Can Rising Consumption Deepen Inequality?
Jhordan Silveira de Borba, Celia Anteneodo, Sebastian Gon\c{c}alves

TL;DR
This paper investigates how rising consumption influences wealth inequality by extending an agent-based economic model, examining robustness under various transaction dynamics and endogenous wages.
Contribution
It extends the Social Architecture of Capitalism model to include heterogeneous transaction frequencies, limits, and endogenous wages, analyzing their effects on inequality.
Findings
Dependence of inequality on the key parameter R remains robust under model extensions.
Transaction frequency and limits influence detailed wealth distribution patterns.

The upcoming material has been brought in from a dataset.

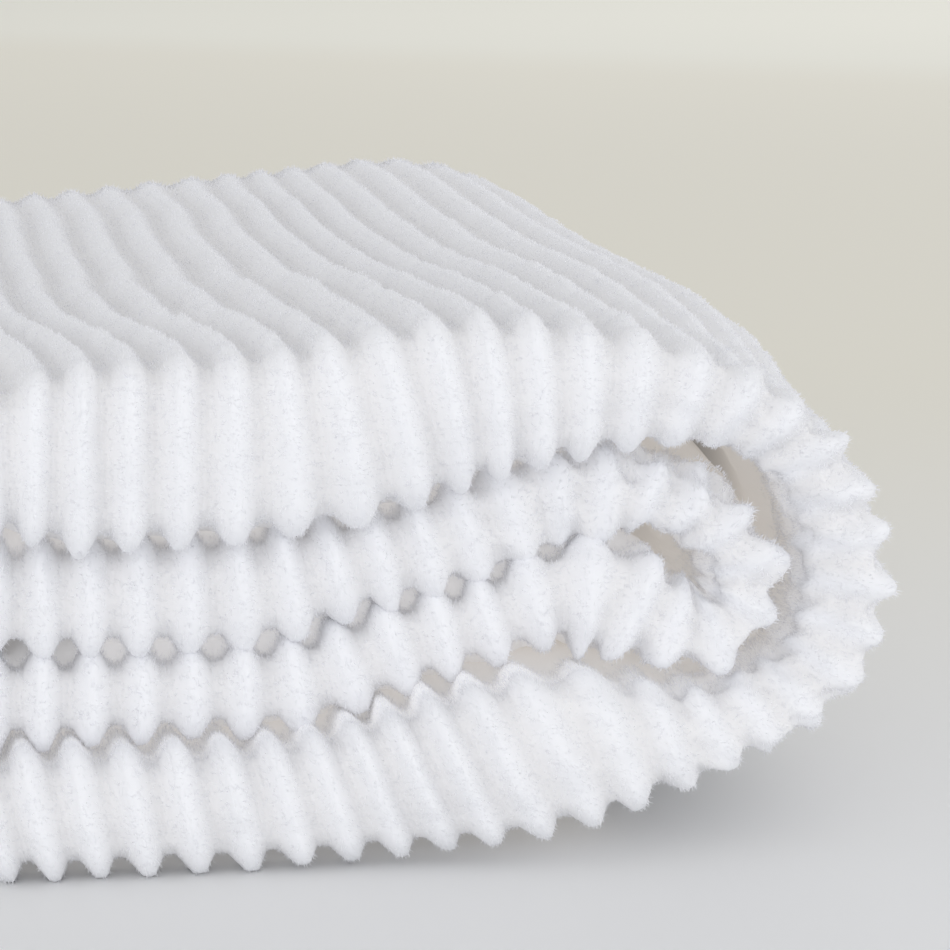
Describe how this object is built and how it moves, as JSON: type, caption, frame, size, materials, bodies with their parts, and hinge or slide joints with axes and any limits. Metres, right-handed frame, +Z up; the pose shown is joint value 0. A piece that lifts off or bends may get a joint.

Endogenous wages can either stabilize or amplify inequality depending on macroeconomic conditions.
Abstract
The impact of rising consumption on wealth inequality remains an open question. Here we revisit and extend the Social Architecture of Capitalism agent-based model proposed by Ian Wright, which reproduces stylized facts of wealth and income distributions. In a previous study, we demonstrated that the macroscopic behavior of the model is predominantly governed by a single dimensionless parameter, the ratio between average wealth per capita and mean salary, denoted by R. The shape of the wealth distribution, the emergence of a two-class structure, and the level of inequality - summarized by the Gini index - were found to depend mainly on R, with inequality increasing as R increases. In the present work, we examine the robustness of this result by relaxing some simplifying assumptions of the model. We first allow transactions such as purchases, salary payments, and revenue collections to…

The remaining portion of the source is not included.